今日お話したいのは、明治のスナック菓子「カール」についてだ。長くなるが、聞いてくれないだろうか?

カールは最高である。美味しい。止まらない。それにつけても誰にあげても喜ばれる。

カールのすばらしさと、たった一つの不満を、ここで語らせてほしい。

・“土産砂漠” だった関西

しばしば兵庫県の実家に帰省する私(岡田)は、カールの力におののいている。東京の人にあげる関西土産として、あまりに好評すぎるのだ。

関西……特に阪神間はお土産砂漠だ。美味しいものは山ほどあるのだが、仙台の「萩の月」や岡山の「きびだんご」、福岡の「博多通りもん」のような、有名な銘菓がない。

筆者は兵庫に帰省した際「お土産何にしよう」と悩んでは、いかりスーパーの焼き菓子本高砂屋のエコルセフロインドリーブのクッキーなど、いろいろな銘菓を試してきた。

どれも格別に美味しいのだが、渡した反応は普通。「ありがとう」に感動は含まれないし、知名度が高くないため「お土産をもらった感」も薄いようだ。


・カールが最も喜ばれる関西土産に

2017年。突如として、関東地方でのカール終売が発表された。「東京でカールは人気がなかったのかぁ」と当時、筆者は思っていた。

……のだが、そうではなかった。ある時、お土産として試しにカールを持ち帰ってみたところ「え! カール!? うれしい!! 食べたかった!」と、誰にあげても驚喜されたのだ。

正直、カール以外のお土産のほうが高いし、悩み抜いて選んでいるのに、カールの方が喜ばれる。

つまりお土産としての ”コスパ” は最高。ベストオブ関西土産である。関西土産に悩んでいるすべての人に、カールをすすめたい。

だが、だからこそ私は、カールに言いたいことがある。聞いてくれないか。



・デカすぎる

カールへの唯一の不満は、パッケージがデカすぎることだ。

スナック菓子なので当然だが、窒素が充てんされた大きな袋に入っている。たくさん買ってお土産用に配りたいのだが、5個ぐらいでスーパーの袋はパンパン。小さなスーツケースなら10個ぐらいしか入らない。

筆者は、うすあじとチーズあじを1つずつプレゼントするようにしているのだが、10個買って帰っても5件にしか配れない。お土産にカールがほしい家庭が5件で済むと、明治は思っているんだろうか? 自分用を確保するのはとうに諦めた。

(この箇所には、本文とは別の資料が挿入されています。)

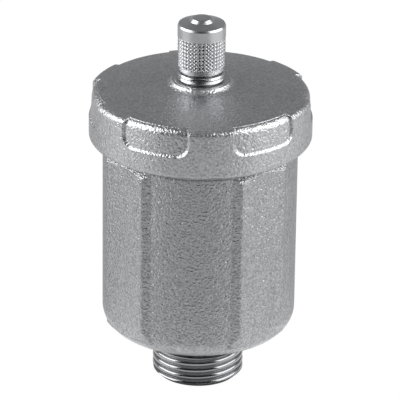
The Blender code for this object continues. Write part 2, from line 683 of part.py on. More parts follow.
def make_bracket():
    """Bent sheet bracket: a base under the roof, two cheeks for the pivot and a bridge that guides the stem."""
    side = SCREW_TAB_HALF_WIDTH
    wide = BRACKET_BASE_HALF_WIDTH
    outline = [(BRACKET_BACK_X, -wide), (-side, -wide), (-side, -SCREW_TAB_END), (side, -SCREW_TAB_END)]
    outline += [(side, -wide), (BRACKET_FRONT_X, -wide), (BRACKET_FRONT_X, wide), (side, wide)]
    outline += [(side, SCREW_TAB_END), (-side, SCREW_TAB_END), (-side, wide), (BRACKET_BACK_X, wide)]
    bracket = object_from("lever_bracket", extruded(outline, BRACKET_BASE_Z, BRACKET_TOP_Z, "Z"))
    leg = BRACKET_LEG_HALF_WIDTH
    inset = 0.15 * MM
    cheek = [(BRACKET_BACK_X + inset, BRACKET_BASE_Z + inset), (BRACKET_BACK_X + inset, PIVOT_Z - 1.0 * MM)]
    cheek += [(PIVOT_X - 1.0 * MM, PIVOT_Z - 1.8 * MM), (PIVOT_X + 1.2 * MM, PIVOT_Z - 1.8 * MM)]
    cheek += [(-leg - 1.0 * MM, PIVOT_Z - 2.8 * MM), (-leg, PIVOT_Z - 4.0 * MM), (-leg, BRIDGE_Z)]
    cheek += [(leg, BRIDGE_Z), (leg, BRACKET_BASE_Z + inset)]
    for sign, label in ((-1, "left"), (1, "right")):
        near = sign * BRACKET_INNER
        far = sign * (BRACKET_INNER + BRACKET_SHEET)
        boolean(bracket, cutter_from("cheek_" + label, extruded(cheek, near, far, "Y")), "UNION")
    reach = BRACKET_INNER + 0.5 * BRACKET_SHEET
    low = (-leg + inset, -reach, BRIDGE_Z + 0.05 * MM)
    high = (leg - inset, reach, BRIDGE_Z + BRACKET_SHEET)
    boolean(bracket, cutter_from("bridge_form", box(low, high)), "UNION")
    hole = rod_y(PIVOT_X, PIVOT_Z, PIN_R + PIN_CLEARANCE, BRACKET_INNER + 2 * BRACKET_SHEET)
    boolean(bracket, cutter_from("pivot_hole", hole), "DIFFERENCE")
    bores = [("nozzle", NOZZLE_TIP_R + 2 * GAP, 0.0, BRACKET_BASE_Z), ("stem", STEM_R + GAP, 0.0, BRIDGE_Z)]
    bores += [("screw_left", SCREW_R + GAP, -SCREW_Y, BRACKET_BASE_Z)]
    bores += [("screw_right", SCREW_R + GAP, SCREW_Y, BRACKET_BASE_Z)]
    for label, radius, y, z in bores:
        low_z = z - 0.5 * MM
        high_z = z + 1.6 * MM
        rod = turned([(0.0, low_z), (radius, low_z), (radius, high_z), (0.0, high_z)], SMALL_ROUND, (0.0, y))
        boolean(bracket, cutter_from("bracket_bore_" + label, rod), "DIFFERENCE")
    stainless(bracket)


def make_bracket_screws():
    """Two small pan-head screws that hold the bracket to the cover's roof."""
    head_z = BRACKET_BASE_Z - GAP
    low = head_z - SCREW_HEAD_HEIGHT
    tip = head_z + SCREW_LENGTH
    for side, label in ((-1, "left"), (1, "right")):
        points = [(0.0, low), (SCREW_HEAD_R - GAP, low), (SCREW_HEAD_R, low + GAP), (SCREW_HEAD_R, head_z)]
        points += [(SCREW_R, head_z), (SCREW_R, tip - GAP), (SCREW_R - GAP, tip), (0.0, tip)]
        screw = object_from("bracket_screw_" + label, turned(points, SMALL_ROUND, (0.0, side * SCREW_Y)))
        stainless(screw)


def make_lever_pin():
    """Pin on the lever's axis through both cheeks, and the clip that keeps it in."""
    grip = BRACKET_INNER + BRACKET_SHEET
    pin = object_from("lever_pin", headed_pin(PIVOT_X, PIVOT_Z, grip))
    clip = object_from("lever_pin_clip", retaining_clip(PIVOT_X, PIVOT_Z, grip))
    stainless(pin)
    stainless(clip)


def make_stem():
    """Obturator stem: tail through the bridge, spring collar, block for the pin, and tip under the seal."""
    travel = joint_empty("stem_travel", (0.0, 0.0, STEM_PIN_Z))
    tail_z = BRIDGE_Z - STEM_TAIL
    collar_top = STEM_COLLAR_Z + STEM_COLLAR_HEIGHT
    tip_z = STEM_PIN_Z + STEM_TIP
    points = [(0.0, tail_z), (STEM_R, tail_z), (STEM_R, STEM_COLLAR_Z), (STEM_COLLAR_R, STEM_COLLAR_Z)]
    points += [(STEM_COLLAR_R, collar_top), (STEM_R, collar_top), (STEM_R, tip_z), (0.0, tip_z)]
    stem = object_from("obturator_stem", turned(points, SMALL_ROUND), travel, (0.0, 0.0, STEM_PIN_Z))
    half = STEM_BLOCK_HALF
    tall = STEM_BLOCK_HALF_HEIGHT
    block = box((-half, -half, STEM_PIN_Z - tall), (half, half, STEM_PIN_Z + tall))
    boolean(stem, cutter_from("stem_block", block), "UNION")
    hole = rod_y(0.0, STEM_PIN_Z, PIN_R + PIN_CLEARANCE, 2 * half)
    boolean(stem, cutter_from("stem_hole", hole), "DIFFERENCE")
    brass(stem)

    half_length = BRACKET_INNER - GAP
    pin = object_from("stem_pin", rod_y(0.0, STEM_PIN_Z, PIN_R, half_length), travel, (0.0, 0.0, STEM_PIN_Z))
    stainless(pin)

    low = STEM_PIN_Z + SEAL_BOTTOM
    high = SEAT_Z - STEM_TRAVEL - SEAL_SEAT_GAP
    pocket_r = STEM_R + GAP
    pocket_z = tip_z + GAP
    points = [(0.0, pocket_z), (pocket_r, pocket_z), (pocket_r, low), (SEAL_R - 0.1 * MM, low)]
    points += [(SEAL_R, low + 0.1 * MM), (SEAL_R, high - GAP), (SEAL_R - GAP, high), (0.0, high)]
    seal = object_from("obturator_seal", turned(points, SMALL_ROUND), travel, (0.0, 0.0, STEM_PIN_Z))
    black_rubber(seal)

    top = WASHER_Z + WASHER_THICKNESS
    bore = STEM_R + GAP
    points = [(bore, WASHER_Z), (STEM_COLLAR_R, WASHER_Z), (STEM_COLLAR_R, top), (bore, top)]
    washer = object_from("spring_washer", turned(points, SMALL_ROUND), travel, (0.0, 0.0, STEM_PIN_Z))
    stainless(washer)


def make_spring():
    """Small compression spring round the stem, between the bridge and the stem's collar."""
    low = BRIDGE_Z + BRACKET_SHEET + GAP + SPRING_WIRE_R
    high = WASHER_Z - GAP - SPRING_WIRE_R
    steps = int(SPRING_TURNS * 14)
    sides = 6
    rings = []
    for i in range(steps + 1):
        turn = math.tau * SPRING_TURNS * i / steps
        outward = Vector((math.cos(turn), math.sin(turn), 0.0))
        center = outward * SPRING_R + Vector((0.0, 0.0, low + (high - low) * i / steps))
        ring = []
        for s in range(sides):
            a = math.tau * s / sides
            ring.append(center + SPRING_WIRE_R * (outward * math.cos(a) + Vector((0.0, 0.0, math.sin(a)))))
        rings.append(ring)
    build = bmesh.new()
    rows = []
    for ring in rings:
        rows.append([build.verts.new(point) for point in ring])
    for lower, upper in zip(rows, rows[1:]):
        join_rows(build, lower, upper)
    build.faces.new(rows[0])
    build.faces.new(list(reversed(rows[-1])))
    spring = object_from("stem_spring", build)
    stainless(spring)


clear_scene()
make_body()
make_cover()
make_cover_ring()
make_nozzle()
make_vent_cap()
make_float()
make_lever()
make_bracket()
make_bracket_screws()
make_lever_pin()
make_stem()
make_spring()
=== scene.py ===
import math

import bmesh
import bpy
from mathutils import Matrix, Vector


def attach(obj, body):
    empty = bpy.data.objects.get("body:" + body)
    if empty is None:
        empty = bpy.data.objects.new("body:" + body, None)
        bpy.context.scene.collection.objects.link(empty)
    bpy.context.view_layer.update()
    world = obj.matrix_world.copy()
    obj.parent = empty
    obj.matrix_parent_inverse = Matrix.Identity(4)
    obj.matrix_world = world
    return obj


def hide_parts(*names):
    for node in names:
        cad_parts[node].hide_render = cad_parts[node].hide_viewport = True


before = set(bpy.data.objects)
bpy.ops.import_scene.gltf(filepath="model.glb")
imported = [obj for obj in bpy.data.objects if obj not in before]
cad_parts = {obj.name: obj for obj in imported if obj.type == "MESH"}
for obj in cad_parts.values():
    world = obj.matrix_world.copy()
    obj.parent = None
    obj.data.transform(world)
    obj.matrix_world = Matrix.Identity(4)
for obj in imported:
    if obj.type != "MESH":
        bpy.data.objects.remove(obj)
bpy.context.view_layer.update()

# Valve body. One forged brass cup with the pipe thread below and the neck for the cover above,
# blasted with fine grit and nickel plated. The thread, the neck and the inside are machined bright.
# Sizes of pieces are in millimetres, which MM turns into metres; studio and camera are in metres.
MM = 0.001
WALL_R = 17.65
WALL_CORNER_R = 4.1
BORE_R = 5.0
CAVITY_R = 15.6
CAVITY_CORNER_R = 1.5
NECK_R = 17.1
SHOULDER_Z = 6.8
SHOULDER_SLOPE = math.radians(27.4)
SHOULDER_WALL = 2.05
LEDGE_Z = 45.8
RIM_Z = 51.3
FLAT_HALF = 17.75
FLAT_LAND = 12.73
FLAT_EDGE = 0.3
FLAT_TURN = math.radians(40.0)
FADE_Z = 12.2
FADE_RISE = 3.2
THREAD_R = 8.331
THREAD_PITCH = 1.337
THREAD_CHAMFER = 0.9
THREAD_TOP_Z = 6.0
THREAD_LAPS = 6
LAP = 1.05
UNDERCUT_R = 7.3


def leave_edit():
    if bpy.context.object and bpy.context.object.mode == "EDIT":
        bpy.ops.object.mode_set(mode="OBJECT")
    bpy.ops.object.select_all(action="DESELECT")


def named(name):
    """Name the piece that was just made."""
    piece = bpy.context.object
    piece.name = name
    piece.data.name = name
    return piece


def settle(turned_too=False):
    """Put the active piece's place, and its turn where asked, into its mesh."""
    bpy.ops.object.transform_apply(location=not turned_too, rotation=turned_too, scale=False)


def pick(kind, test):
    """In edit mode, select the edges or faces that pass a test on their middle and direction."""
    bpy.ops.mesh.select_mode(type=kind)
    bpy.ops.mesh.select_all(action="DESELECT")
    mesh = bmesh.from_edit_mesh(bpy.context.object.data)
    parts = mesh.edges if kind == "EDGE" else mesh.faces
    for part in parts:
        middle = sum((v.co for v in part.verts), Vector()) / len(part.verts) / MM
        along = part.verts[1].co - part.verts[0].co
        part.select_set(bool(test(middle, along.normalized())))
    mesh.select_flush_mode()
    bmesh.update_edit_mesh(bpy.context.object.data)


def draw_profile(profile):
    """From one vertex, extrude a line of (radius, height) points in the XZ plane."""
    leave_edit()
    bpy.ops.mesh.primitive_plane_add(size=MM, location=(0.0, 0.0, 0.0))
    bpy.ops.object.mode_set(mode="EDIT")
    bpy.ops.mesh.select_mode(type="VERT")
    bpy.ops.mesh.select_all(action="SELECT")
    bpy.ops.mesh.merge(type="CENTER")
    r, z = profile[0]
    bpy.ops.transform.translate(value=(r * MM, 0.0, z * MM))
    for (r0, z0), (r1, z1) in zip(profile, profile[1:]):
        step = ((r1 - r0) * MM, 0.0, (z1 - z0) * MM)
        bpy.ops.mesh.extrude_region_move(TRANSFORM_OT_translate={"value": step})
    bpy.ops.mesh.select_all(action="SELECT")
    bpy.ops.mesh.remove_doubles(threshold=0.002 * MM)


def smooth(piece, crease=24.0):
    """Smooth shading, except over edges sharper than a crease angle in degrees."""
    leave_edit()
    bpy.context.view_layer.objects.active = piece
    piece.select_set(True)
    bpy.ops.object.shade_smooth_by_angle(angle=math.radians(crease))


def face_outwards():
    """In edit mode, point every face of a closed shape outwards."""
    bpy.ops.mesh.select_all(action="SELECT")
    bpy.ops.mesh.normals_make_consistent(inside=False)
    bpy.ops.object.mode_set(mode="OBJECT")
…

お土産需要は相当あるようで、お盆期間中の関西のスーパーでは「手土産」コーナーに売っていたし、JR新大阪駅にも常に大量陳列されている。工場のある愛媛県松山市では、ふるさと納税の返礼品として大人気だという。

・明治よ、ミニサイズを出してくれ

明治は関東からの土産需要に気づいているはずだ。土産として売ると決めたからには、サイズを考えてほしい。このパッケージで、旅行者がいくつ持って帰れるか、ちゃんと検討してほしい。私は10個のカールをスーツケースで持ち帰るために、洋服をスーツケースから出して別送しているんだぞ。

つまり、ミニサイズを出してほしい。小さな袋でもいい、箱入りもいいし、個包装で1つずつ配れたりするのも最高だ。カールは開けるとすぐに湿気てしまうので、小さな包装は絶対にニーズがある。土産用にパッケージデザインを変えてもいい。箱入りならば、運搬中に割れにくくて安心だ。とにかく、小容量で売ってほしい。

単価は高くていい。むしろ今の値段が安すぎて、お土産にこれだけでは失礼では? と悩んでしまい、別のお土産を添えるぐらいだ。300円ぐらいなら全然出す。500円でも考える。



・関東でも売れるんじゃないか

そもそも、お土産としてこんなに喜ばれる商品を、関東で終売させたのが謎でしかない。なんでや。

そういえば、東京の人にプレゼントすると「チーズあじ」が喜ばれ、「うすあじ」は食べたことがない人が多いことに驚いた。阪神間ではうすあじこそ定番だからだ。

もちろん両方おいしいのだが、チーズはそもそも好き嫌いがある食材。うすあじは万人受けする味だ。決して「薄い」味ではなく、出汁が効いたうまみで、止まらないおいしさだ。

関東でもうすあじを普及させていれば、チーズが苦手な人も含むいろいろな人が手に取って、終売を免れたのではないか? と思ったりする。



ともかく、明治はカールを関東で販売再開すべきだ。その時は、うすあじをもっとPRするといいんじゃないかな。

それがムリなら、小容量版をたのむ。カールを手土産にする人々の並大抵でない努力、運搬の苦労を、明治の担当者の方々に知って欲しい。そして、小袋や小箱のニーズに気づいてほしい。

そう心から願いながら筆をおく。